## Data lines
◆ ◆ ◆ ◆ ◆ ◆ ◆
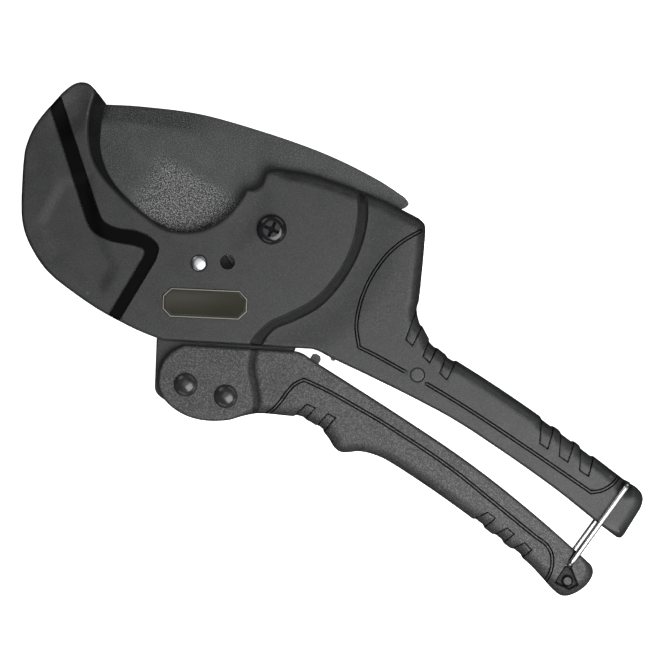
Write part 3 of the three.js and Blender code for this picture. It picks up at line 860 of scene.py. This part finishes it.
LOWER_LINE = [
    path(
        [(32.5, -60), (34.8, -55), (35.6, -51), (35.9, -47), (36.7, -43.2), (38.7, -39.9)],
        [(45, -39.1), (60, -38.4), (70, -38.2), (80, -38.4), (90, -38.7), (100, -39.3), (120, -41.8),
         (140, -44.5), (145.2, -45.1), (148, -46.7), (150.3, -49.8), (151.4, -53.5), (151.6, -58)],
    )
]
EAR_BAND = path([(17, -30), (18.4, -42.2), (20, -45.8), (24.3, -50.7), (28.6, -56.1), (31, -62)])
BAND_CREASES = (-1.9, -1.4, -0.9, 0.9, 1.4, 1.9)
BAIL_CHANNEL = dense([(154.2, -39), (157.9, -39), (156.5, -47.2), (155.1, -47.2)])
END_RECESS = dense([(154.7, -47.3), (156.9, -47.3), (162.4, -51.4), (160.6, -54.6), (154.6, -55.2)])
END_BUMP = (158.3, -52.2)
BUMP_EDGE = (1.4, 2.2)
BAND_DEPTH = 0.6
BAIL_CHANNEL_DEPTH = 2.2
END_RECESS_DEPTH = 2.6
BUMP_HEIGHT = 2.3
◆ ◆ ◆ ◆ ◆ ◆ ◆
## Stated exercise
Once more, set down the full listing, verbatim.

## Right answer
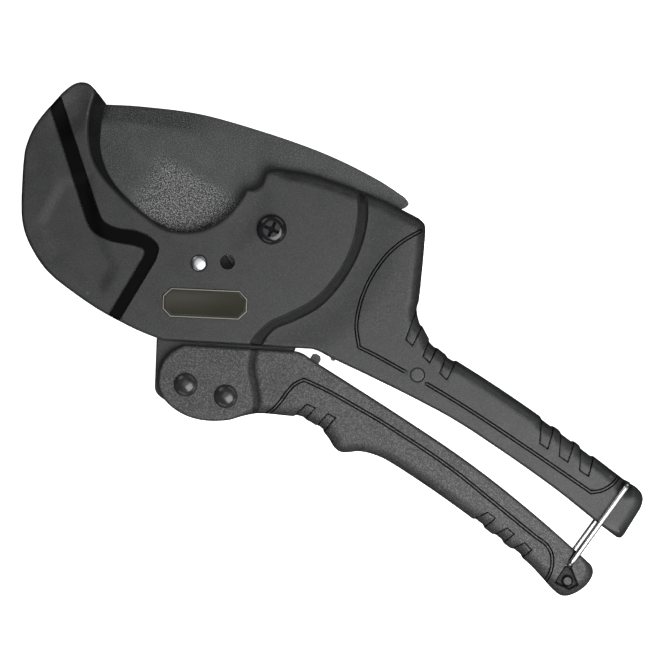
Write part 3 of the three.js and Blender code for this picture. It picks up at line 860 of scene.py. This part finishes it.
LOWER_LINE = [
    path(
        [(32.5, -60), (34.8, -55), (35.6, -51), (35.9, -47), (36.7, -43.2), (38.7, -39.9)],
        [(45, -39.1), (60, -38.4), (70, -38.2), (80, -38.4), (90, -38.7), (100, -39.3), (120, -41.8),
         (140, -44.5), (145.2, -45.1), (148, -46.7), (150.3, -49.8), (151.4, -53.5), (151.6, -58)],
    )
]
EAR_BAND = path([(17, -30), (18.4, -42.2), (20, -45.8), (24.3, -50.7), (28.6, -56.1), (31, -62)])
BAND_CREASES = (-1.9, -1.4, -0.9, 0.9, 1.4, 1.9)
BAIL_CHANNEL = dense([(154.2, -39), (157.9, -39), (156.5, -47.2), (155.1, -47.2)])
END_RECESS = dense([(154.7, -47.3), (156.9, -47.3), (162.4, -51.4), (160.6, -54.6), (154.6, -55.2)])
END_BUMP = (158.3, -52.2)
BUMP_EDGE = (1.4, 2.2)
BAND_DEPTH = 0.6
BAIL_CHANNEL_DEPTH = 2.2
END_RECESS_DEPTH = 2.6
BUMP_HEIGHT = 2.3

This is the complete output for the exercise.